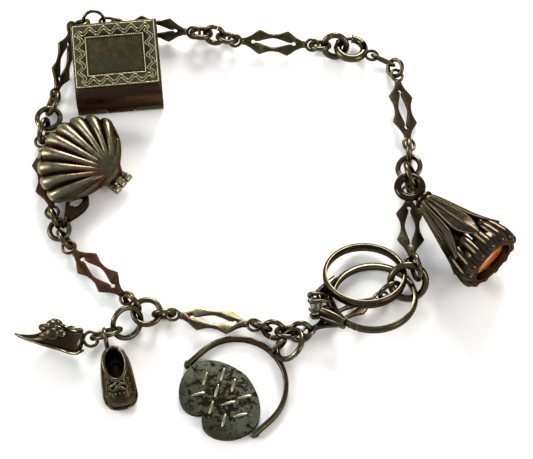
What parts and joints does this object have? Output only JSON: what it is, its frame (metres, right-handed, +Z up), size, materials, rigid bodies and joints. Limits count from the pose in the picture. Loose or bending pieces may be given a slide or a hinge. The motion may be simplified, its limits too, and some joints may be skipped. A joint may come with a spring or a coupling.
{
  "type": "charm bracelet",
  "caption": "Charm bracelet lying flat: openwork links and round rings with a bolt-ring clasp, carrying a book and a shell locket, shoes, a heart spinner, finger rings and a fob seal.",
  "frame": {"origin": "middle of the bounding box on the surface the bracelet lies on", "axes": "+Z up from the surface; +X towards the side with the fob seal; -Y towards the heart spinner"},
  "size_m": [0.0766, 0.0726, 0.0117],
  "materials": {
    "chain_silver": "tarnished silver",
    "ring_silver": "tarnished silver, rubbed bright",
    "dark_silver": "dark tarnished silver",
    "shell_silver": "tarnished silver, bright ribs",
    "fob_silver": "dark polished silver",
    "worn_disc": "worn grey-green silver",
    "clear_stone": "faceted clear stone",
    "orange_stone": "polished orange chalcedony"
  },
  "bodies": {
    "bracelet": {"link_1": "chain_silver", "link_2": "chain_silver", "link_3": "chain_silver", "link_4": "chain_silver", "link_5": "chain_silver", "link_6": "chain_silver", "link_7": "chain_silver", "link_8": "chain_silver", "link_9": "chain_silver", "ring_1a": "ring_silver", "ring_1b": "ring_silver", "ring_1c": "ring_silver", "ring_2a": "ring_silver", "ring_2b": "ring_silver", "ring_2c": "ring_silver", "ring_3a": "ring_silver", "ring_3b": "ring_silver", "ring_3c": "ring_silver", "ring_4a": "ring_silver", "ring_4b": "ring_silver", "ring_5a": "ring_silver", "ring_5b": "ring_silver", "ring_5c": "ring_silver", "ring_5d": "ring_silver", "ring_6a": "ring_silver", "ring_6b": "ring_silver", "ring_6c": "ring_silver", "ring_7a": "ring_silver", "ring_7b": "ring_silver", "ring_7c": "ring_silver", "ring_8a": "ring_silver", "ring_8b": "ring_silver", "ring_8c": "ring_silver", "ring_9a": "ring_silver", "ring_9b": "ring_silver", "ring_9c": "ring_silver", "oblong_ring": "ring_silver", "thick_ring": "ring_silver", "fob_ring": "ring_silver", "spinner_ring": "ring_silver", "shoes_ring": "ring_silver", "slipper_ring": "ring_silver", "clasp_body": "ring_silver", "book_base": "dark_silver", "shell_base": "shell_silver", "clip_body": "dark_silver", "slipper": "dark_silver", "bootee": "dark_silver", "spinner_hoop": "chain_silver", "band_ring": "chain_silver", "solitaire_ring": "chain_silver", "solitaire_stone": "clear_stone", "fob_body": "fob_silver", "fob_stone": "orange_stone"},
    "book_cover": {"book_lid": "dark_silver"},
    "shell_upper": {"shell_lid": "shell_silver"},
    "heart": {"spinner_heart": "worn_disc"},
    "clip_thumb": {"clip_lever": "ring_silver"},
    "clasp_slide": {"clasp_bolt": "ring_silver"}
  },
  "joints": [
    {"name": "book_hinge", "type": "hinge", "parent": "bracelet", "child": "book_cover", "pos_m": [-0.02336, 0.0195, 0.00068], "axis": [0.9954, 0.0958, 0], "range_deg": [0, 20]},
    {"name": "shell_hinge", "type": "hinge", "parent": "bracelet", "child": "shell_upper", "pos_m": [-0.02261, 0.00545, 0.00198], "axis": [0.6018, 0.7986, 0], "range_deg": [0, 90]},
    {"name": "heart_spin", "type": "hinge", "parent": "bracelet", "child": "heart", "pos_m": [-0.00666, -0.02978, 0.00065], "axis": [0.682, -0.7314, 0], "continuous": true},
    {"name": "clip_thumb_pivot", "type": "hinge", "parent": "bracelet", "child": "clip_thumb", "pos_m": [-0.03118, 0.0022, 0.00154], "axis": [-0.0548, -0.0308, -0.998], "range_deg": [0, 25], "stiffness_Nm_per_rad": 0.0004},
    {"name": "clasp_slide_turn", "type": "hinge", "parent": "bracelet", "child": "clasp_slide", "pos_m": [0.01384, 0.02976, 0.0019], "axis": [0.0658, 0.2151, 0.9744], "range_deg": [-45, 0], "stiffness_Nm_per_rad": 0.0004}
  ]
}
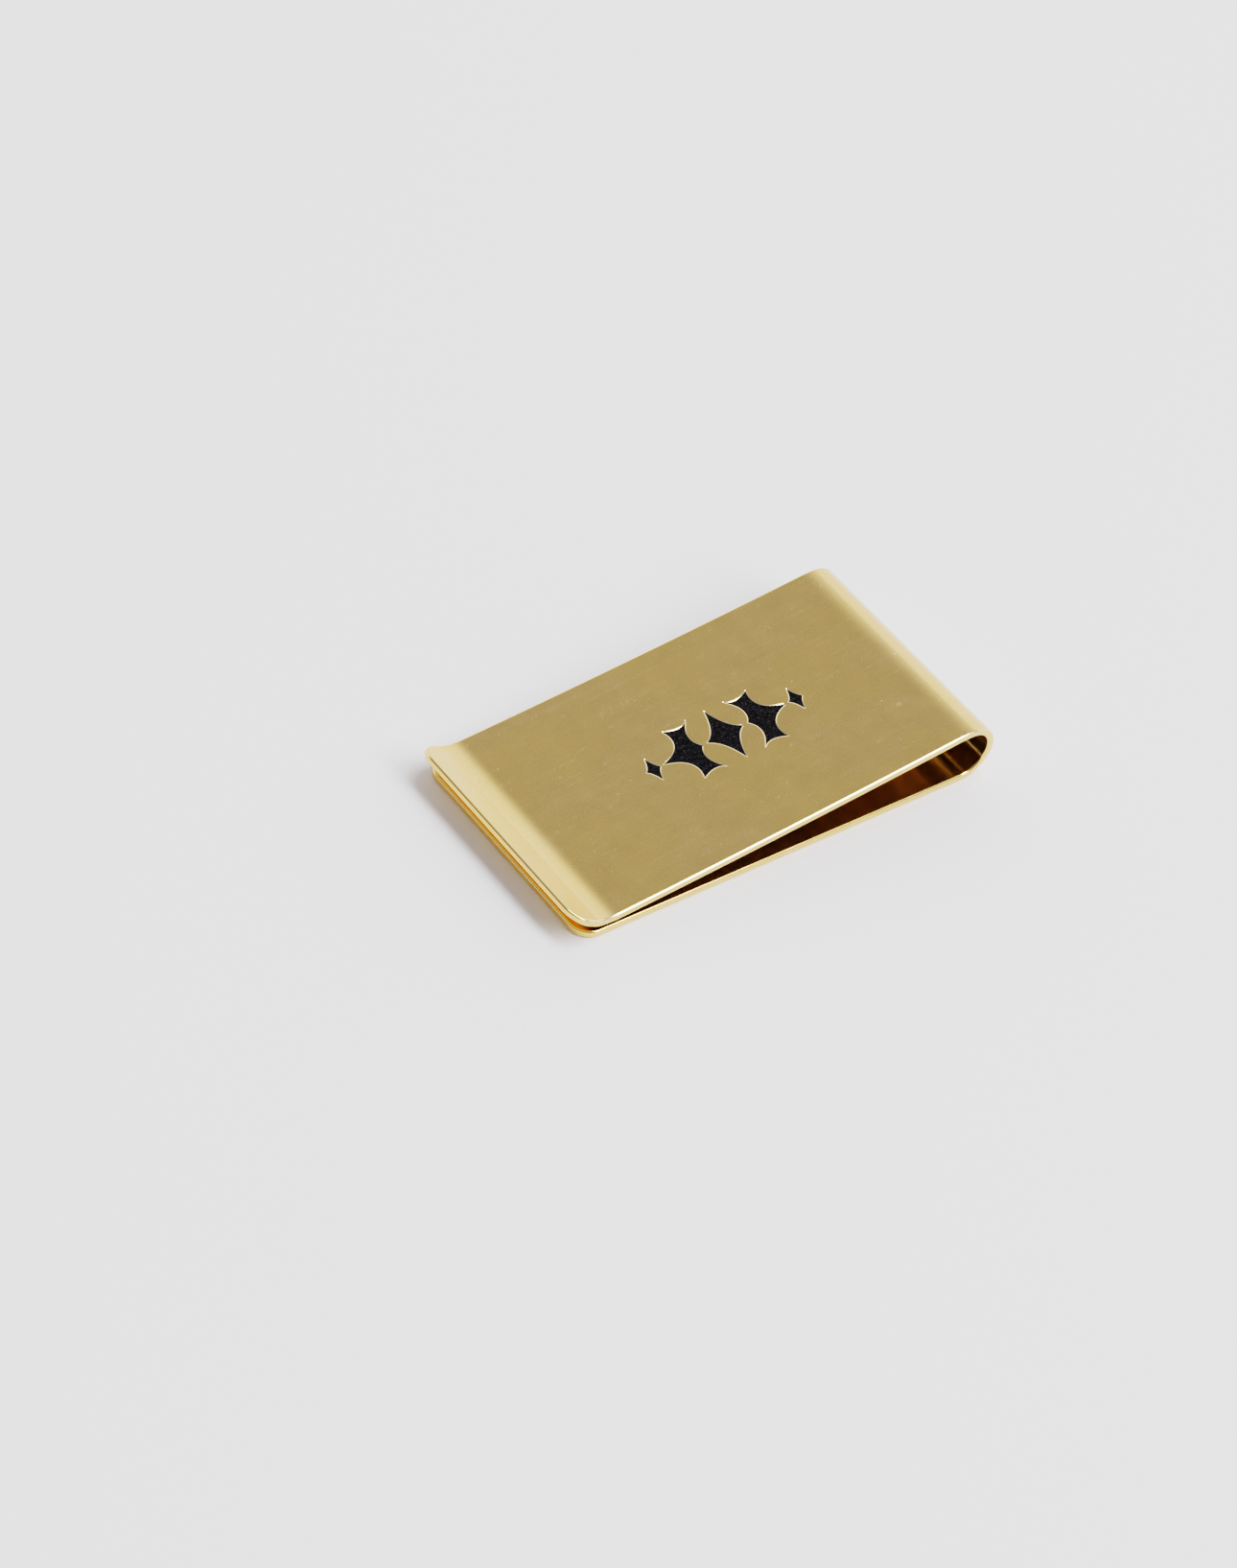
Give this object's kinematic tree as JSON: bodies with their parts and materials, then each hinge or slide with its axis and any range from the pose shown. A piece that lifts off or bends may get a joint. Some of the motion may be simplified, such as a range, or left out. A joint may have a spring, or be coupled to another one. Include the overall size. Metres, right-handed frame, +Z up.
{
  "type": "money clip",
  "caption": "Spring money clip: a gold-coloured metal strip folded into a U with a flared lip, its front leaf inlaid with a black enamel ornament.",
  "frame": {"origin": "on the resting surface, under the middle of the clip's length and width", "axes": "+X from the flared lip to the bend, +Y across the strip, +Z up from the back leaf to the front leaf"},
  "size_m": [0.056, 0.028, 0.0074],
  "materials": {
    "gold_metal": "polished gold-plated brass strip with a fine satin haze and hairline handling scratches",
    "black_enamel": "black hard enamel fill, lightly pitted, with a soft gloss"
  },
  "bodies": {
    "back": {"back_leaf": "gold_metal", "bend_back_half": "gold_metal"},
    "front": {"bend_front_half": "gold_metal", "front_leaf": "gold_metal", "flared_lip": "gold_metal", "enamel_star": "black_enamel", "enamel_bracket_lip_side": "black_enamel", "enamel_bracket_bend_side": "black_enamel", "enamel_lozenge_lip_side": "black_enamel", "enamel_lozenge_bend_side": "black_enamel"}
  },
  "joints": [
    {"name": "clip_open", "type": "hinge", "parent": "back", "child": "front", "pos_m": [0.028, 0, 0.0037], "axis": [0, 1, 0], "range_deg": [0, 8], "stiffness_Nm_per_rad": 4.4}
  ]
}
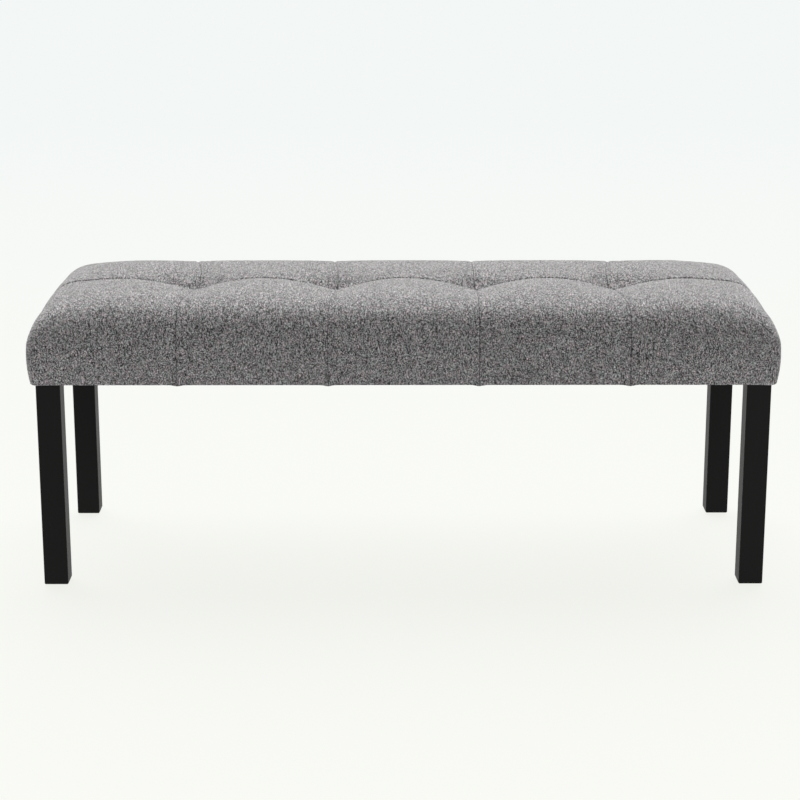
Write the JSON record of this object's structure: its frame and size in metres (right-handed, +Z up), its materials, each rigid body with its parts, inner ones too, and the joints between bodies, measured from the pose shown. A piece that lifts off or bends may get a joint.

▶ _Given task_:
Repeat the records exactly, including every line.

▶ _Answer to this task_:
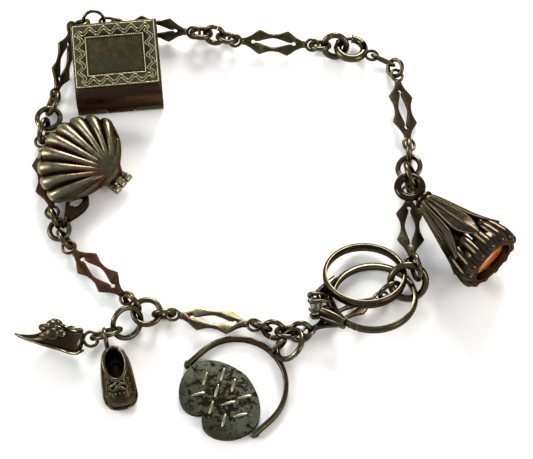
What parts and joints does this object have? Output only JSON: what it is, its frame (metres, right-handed, +Z up), size, materials, rigid bodies and joints. Limits count from the pose in the picture. Loose or bending pieces may be given a slide or a hinge. The motion may be simplified, its limits too, and some joints may be skipped. A joint may come with a spring or a coupling.
{
  "type": "charm bracelet",
  "caption": "Charm bracelet lying flat: openwork links and round rings with a bolt-ring clasp, carrying a book and a shell locket, shoes, a heart spinner, finger rings and a fob seal.",
  "frame": {"origin": "middle of the bounding box on the surface the bracelet lies on", "axes": "+Z up from the surface; +X towards the side with the fob seal; -Y towards the heart spinner"},
  "size_m": [0.0766, 0.0726, 0.0117],
  "materials": {
    "chain_silver": "tarnished silver",
    "ring_silver": "tarnished silver, rubbed bright",
    "dark_silver": "dark tarnished silver",
    "shell_silver": "tarnished silver, bright ribs",
    "fob_silver": "dark polished silver",
    "worn_disc": "worn grey-green silver",
    "clear_stone": "faceted clear stone",
    "orange_stone": "polished orange chalcedony"
  },
  "bodies": {
    "bracelet": {"link_1": "chain_silver", "link_2": "chain_silver", "link_3": "chain_silver", "link_4": "chain_silver", "link_5": "chain_silver", "link_6": "chain_silver", "link_7": "chain_silver", "link_8": "chain_silver", "link_9": "chain_silver", "ring_1a": "ring_silver", "ring_1b": "ring_silver", "ring_1c": "ring_silver", "ring_2a": "ring_silver", "ring_2b": "ring_silver", "ring_2c": "ring_silver", "ring_3a": "ring_silver", "ring_3b": "ring_silver", "ring_3c": "ring_silver", "ring_4a": "ring_silver", "ring_4b": "ring_silver", "ring_5a": "ring_silver", "ring_5b": "ring_silver", "ring_5c": "ring_silver", "ring_5d": "ring_silver", "ring_6a": "ring_silver", "ring_6b": "ring_silver", "ring_6c": "ring_silver", "ring_7a": "ring_silver", "ring_7b": "ring_silver", "ring_7c": "ring_silver", "ring_8a": "ring_silver", "ring_8b": "ring_silver", "ring_8c": "ring_silver", "ring_9a": "ring_silver", "ring_9b": "ring_silver", "ring_9c": "ring_silver", "oblong_ring": "ring_silver", "thick_ring": "ring_silver", "fob_ring": "ring_silver", "spinner_ring": "ring_silver", "shoes_ring": "ring_silver", "slipper_ring": "ring_silver", "clasp_body": "ring_silver", "book_base": "dark_silver", "shell_base": "shell_silver", "clip_body": "dark_silver", "slipper": "dark_silver", "bootee": "dark_silver", "spinner_hoop": "chain_silver", "band_ring": "chain_silver", "solitaire_ring": "chain_silver", "solitaire_stone": "clear_stone", "fob_body": "fob_silver", "fob_stone": "orange_stone"},
    "book_cover": {"book_lid": "dark_silver"},
    "shell_upper": {"shell_lid": "shell_silver"},
    "heart": {"spinner_heart": "worn_disc"},
    "clip_thumb": {"clip_lever": "ring_silver"},
    "clasp_slide": {"clasp_bolt": "ring_silver"}
  },
  "joints": [
    {"name": "book_hinge", "type": "hinge", "parent": "bracelet", "child": "book_cover", "pos_m": [-0.02336, 0.0195, 0.00068], "axis": [0.9954, 0.0958, 0], "range_deg": [0, 20]},
    {"name": "shell_hinge", "type": "hinge", "parent": "bracelet", "child": "shell_upper", "pos_m": [-0.02261, 0.00545, 0.00198], "axis": [0.6018, 0.7986, 0], "range_deg": [0, 90]},
    {"name": "heart_spin", "type": "hinge", "parent": "bracelet", "child": "heart", "pos_m": [-0.00666, -0.02978, 0.00065], "axis": [0.682, -0.7314, 0], "continuous": true},
    {"name": "clip_thumb_pivot", "type": "hinge", "parent": "bracelet", "child": "clip_thumb", "pos_m": [-0.03118, 0.0022, 0.00154], "axis": [-0.0548, -0.0308, -0.998], "range_deg": [0, 25], "stiffness_Nm_per_rad": 0.0004},
    {"name": "clasp_slide_turn", "type": "hinge", "parent": "bracelet", "child": "clasp_slide", "pos_m": [0.01384, 0.02976, 0.0019], "axis": [0.0658, 0.2151, 0.9744], "range_deg": [-45, 0], "stiffness_Nm_per_rad": 0.0004}
  ]
}
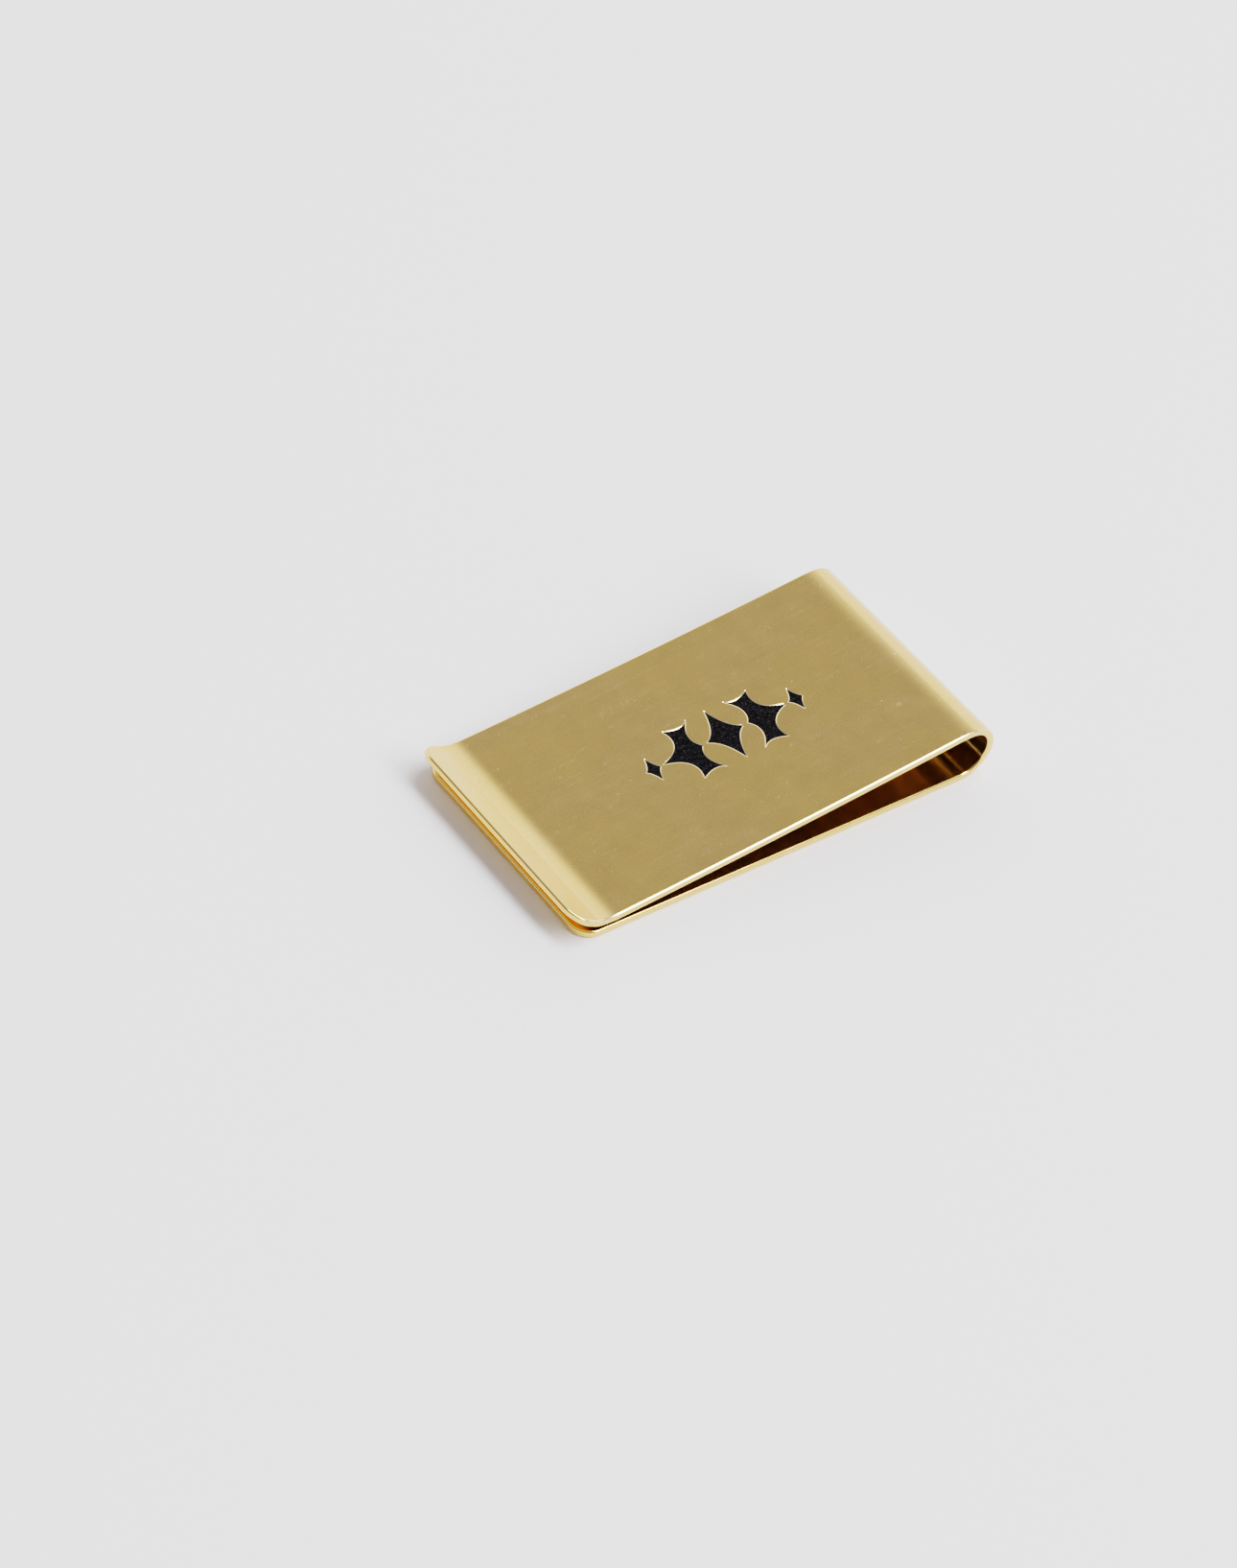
Give this object's kinematic tree as JSON: bodies with their parts and materials, then each hinge or slide with its axis and any range from the pose shown. A piece that lifts off or bends may get a joint. Some of the motion may be simplified, such as a range, or left out. A joint may have a spring, or be coupled to another one. Include the overall size. Metres, right-handed frame, +Z up.
{
  "type": "money clip",
  "caption": "Spring money clip: a gold-coloured metal strip folded into a U with a flared lip, its front leaf inlaid with a black enamel ornament.",
  "frame": {"origin": "on the resting surface, under the middle of the clip's length and width", "axes": "+X from the flared lip to the bend, +Y across the strip, +Z up from the back leaf to the front leaf"},
  "size_m": [0.056, 0.028, 0.0074],
  "materials": {
    "gold_metal": "polished gold-plated brass strip with a fine satin haze and hairline handling scratches",
    "black_enamel": "black hard enamel fill, lightly pitted, with a soft gloss"
  },
  "bodies": {
    "back": {"back_leaf": "gold_metal", "bend_back_half": "gold_metal"},
    "front": {"bend_front_half": "gold_metal", "front_leaf": "gold_metal", "flared_lip": "gold_metal", "enamel_star": "black_enamel", "enamel_bracket_lip_side": "black_enamel", "enamel_bracket_bend_side": "black_enamel", "enamel_lozenge_lip_side": "black_enamel", "enamel_lozenge_bend_side": "black_enamel"}
  },
  "joints": [
    {"name": "clip_open", "type": "hinge", "parent": "back", "child": "front", "pos_m": [0.028, 0, 0.0037], "axis": [0, 1, 0], "range_deg": [0, 8], "stiffness_Nm_per_rad": 4.4}
  ]
}
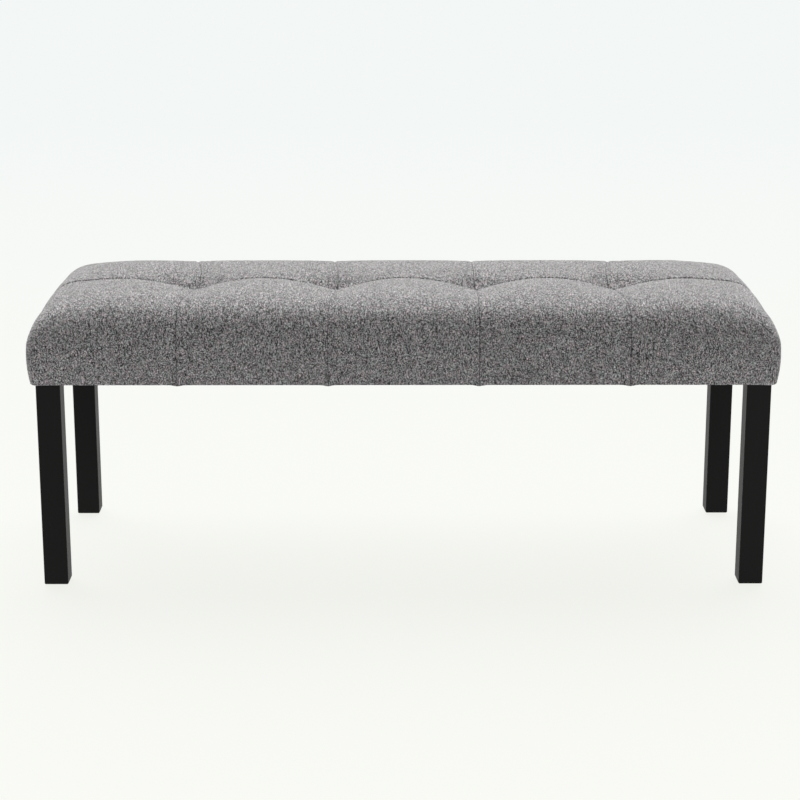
Write the JSON record of this object's structure: its frame and size in metres (right-handed, +Z up), its materials, each rigid body with its parts, inner ones too, and the joints between bodies, measured from the pose shown. A piece that lifts off or bends may get a joint.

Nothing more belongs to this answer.